I prefer not to sell to my own contacts for digital products because I feel
they will sign up to be notified just because we're friends. Instead, I tap
into online communities where my target audience is. Reddit, Facebook Groups,
Forums, LinkedIn etc.

Don't spam the communities -- be genuine and state you're building this
product and giving a discount to the early adopters.

If you can get 10 people to show interest, this idea is worth exploring
further.

Part 2: Physical products

Preliminary:

Step 1: Amazon is a goldmine to do research for a physical product. Find your
competitors and read the reviews.

Make a list of things people don't like about your competitor's product.

Step 2: We need to check if it's going to be easy to acquire customers in a
cost effective manner. Lets head over to Google Keyword Tool.

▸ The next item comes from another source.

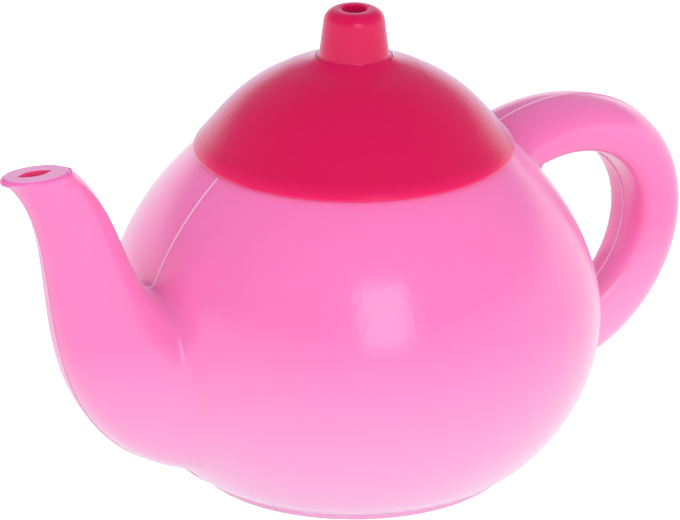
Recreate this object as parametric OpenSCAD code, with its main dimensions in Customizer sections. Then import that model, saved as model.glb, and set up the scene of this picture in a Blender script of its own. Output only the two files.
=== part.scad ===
// Toy teapot: a pot made of two half shells that meet on a seam, a lift-off lid and the lid's knob.
// Origin: middle of the flat foot. +Z is up, the spout points to -X, the handle to +X, the seam lies on Y = 0.

/* [Pot] */
// Diameter of the pot at its widest
pot_d = 124.8; // [118:0.2:132]
// Height of the widest ring above the table
pot_widest_z = 40.8; // [37:0.2:44]
// Diameter of the flat foot
foot_d = 78.4; // [70:0.2:86]
// Height of the flat land round the mouth, which the lid rests on
mouth_z = 84.6; // [81:0.2:88]
// Outer diameter of the pot at that land
shoulder_d = 76.8; // [74:0.2:79]
// Diameter of the mouth
mouth_d = 66; // [56:0.5:68]
// Thickness of the pot's wall
wall = 2; // [1.4:0.1:2.6]

/* [Spout] */
// Distance from the pot's axis to the front edge of the pouring lip
spout_reach = 100.3; // [94:0.1:108]
// Height of the flat pouring face
spout_top_z = 95; // [90:0.5:102]
// Length of the pouring face, front to back
spout_tip_l = 18.1; // [15:0.1:22]
// Width of the pouring face
spout_tip_w = 11.2; // [9:0.1:14]
// Width of the spout's root, inside the pot
spout_root_w = 43.2; // [38:0.2:48]
// Height of the underside of the root, inside the pot
spout_root_low_z = 7.6; // [6:0.1:10]
// Height of the top of the root, inside the pot
spout_root_high_z = 58.6; // [54:0.1:62]
// Length of the pouring hole
pour_hole_l = 9.4; // [6:0.1:11]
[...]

Check what the average CPC is for what you're trying to sell. This will help
you price your product as well. Using the CPC and the average conversion rate
in the segment, you can gain insight into how to price your product.

Process:

1\. Make a quick mockup of the product.

We aren't actually going to be shipping something in the validation phase, so
just creating a mockup is good enough.

2\. Setup a landing page with Shopify.

We're going to try and get people to pay us for real. So use a template and
create a quick site on Shopify. Alternatively, you could also just try and get
people to Paypal you if you want to keep it really simple. I prefer Shopify.

3.a Find 5 people willing to pay you in your network.

For physical products, I like to tap into any and all of my contacts and their
networks by just email at first. See if you can get 5 people willing to pony
up.

If you can't your own contacts to buy your physical product (and they fit your
target audience), it's not a good sign.

By now you must be saying "ummm, but I don't have the product to sell yet".

That's fine. We're not actually going to be keeping their money. You can
either refund their money back or if you get a great response, tell them
you're back-ordered and get the product quickly made and shipped.

3.b Find 5 people willing to pay you that are not in your network.

Use free AdWords credits to drive traffic to the landing page / Shopify site.
Pick targeted keywords to get an objective view of demand.

You can apply this validation approach to a service based business as well.
Instead of Amazon, you can use Craigslist to test out demand for your service.

------
BryanB55
1\. Define exactly who your ideal customer is. This should be very specific -
come up with an exact customer persona (e.g. Not just "people who have
businesses"). I like to find 30-50 real people that would be my ideal
user/customer.

2\. Reach out to those ideal customers anyway you can. Email, phone, twitter
or in person and try to setup a 5-10 minute phone call with them to describe
your idea, the problem you are solving and to find out how big of a problem it
is for them.

3\. Ask them if they would be willing to pay $x for whatever you are selling
(insert the price you plan to charge for X).

4\. If they say yes ask them if you can take their payment information right
now for a pre-order and they can help you build the product so it is perfect
for them and be the first to use it.. Literally take a check or credit card
information and charge them. I've found that customers may say they like your
idea and would buy it but the ultimate validation comes when money actually
exchanges hands. When you ask someone for money there are often other
objections and excuses that come up of why they can't buy it.

I'll also add that for a lot of people it can be very difficult to talk to
customers and get feedback. We tend to have a fear of hearing bad things about
our idea or simply not wanting to bother people. However, it's something you
have to fight through and just do it.

You'll also find that many people will be happy to talk to you for the 5-10
minutes that it takes. You'll likely get your best feedback from face to face
and phone conversations where they don't have time to craft out a carefully
worded email.

[edit: formatting]

------
byoung2
Assuming you have not built anything yet, or are in the process of building,
you could create a landing page that describes the idea. Start collecting
email addresses for interested customers. Start running AdWords campaigns
using relevant keywords to gauge interest in the product by comparing
clickthrough and signup rates for different ad variations. If you are not sure
what features are important to your users, you can run different campaigns
advertising different features (e.g. "Electronic light beer - tastes great" vs
"Electronic light beer - less filling") and track the success. After running a
few campaigns you should have some data to analyze. If you have no interest
(e.g. no clickthroughs, or lots of clickthroughs but no signups), you may have
a dud on your hands. If you have lots of signups in a short time, you may have
a winner. You can then build a prototype and ask people from your list to try
it and give feedback.

------
matryoshka
Do market research by checking out potential competition and find what niche
you can specialize in (narrower is way better than broad and all
encompassing). Go out and talk to your prospective customers. Get some kind of
commitment from those who are interested.

------
jackhammons
Ask people that don't care about you what they think.